The current budget deficit is $1.58 million.

“Most of the revenues we rely on to fund our services are on the decline,” he said.

The county’s assessed value declined for the first time in memory, dropping 3.4 percent to $3.473 billion.

“There’s no new construction and the value of homes is going down,” he said.

He offered charts and graphs showing sales taxes, taxable sales, building-related revenue, gaming revenue and interest on investments all on the decline.

“I’m sorry for showing so much negative stuff here,” he said.

Suggested methods to balance the budget include increase revenues, implement new revenue, reduce expenditures, use reserves or a combination of those suggestions.

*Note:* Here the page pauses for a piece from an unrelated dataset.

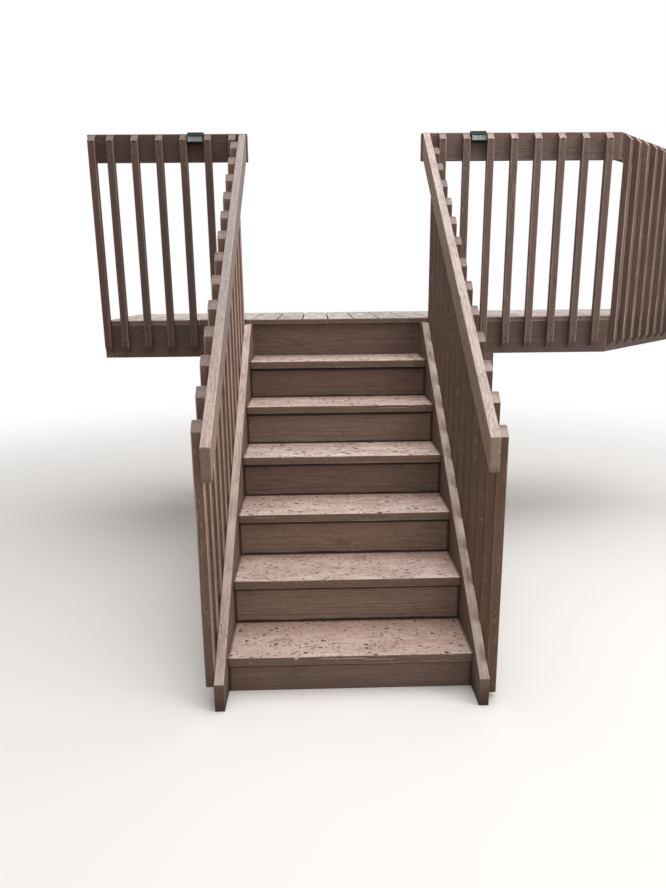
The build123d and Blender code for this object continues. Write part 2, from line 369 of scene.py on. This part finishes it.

Personnel options include reducing hourly rates and county contribution toward dependent health care, layoffs, reducing employee hours and furloughs, reduce county service levels and eliminate certain county services.

Brown said no new personnel or increases in hours were to be included in budgets unless requested by commissioners.

He said employees at the management level agreed to no merit or salary increases.

“I think there is a big understanding of what’s going on,” Brown said. “Many of the employees I talked to have said they are just happy to have jobs.”

He said the equivalent of 30-40 full-time positions were vacant, or about 10 percent of county staff.

“There are all kinds of things we’re doing,” he said. “We’re truly trying to be frugal.”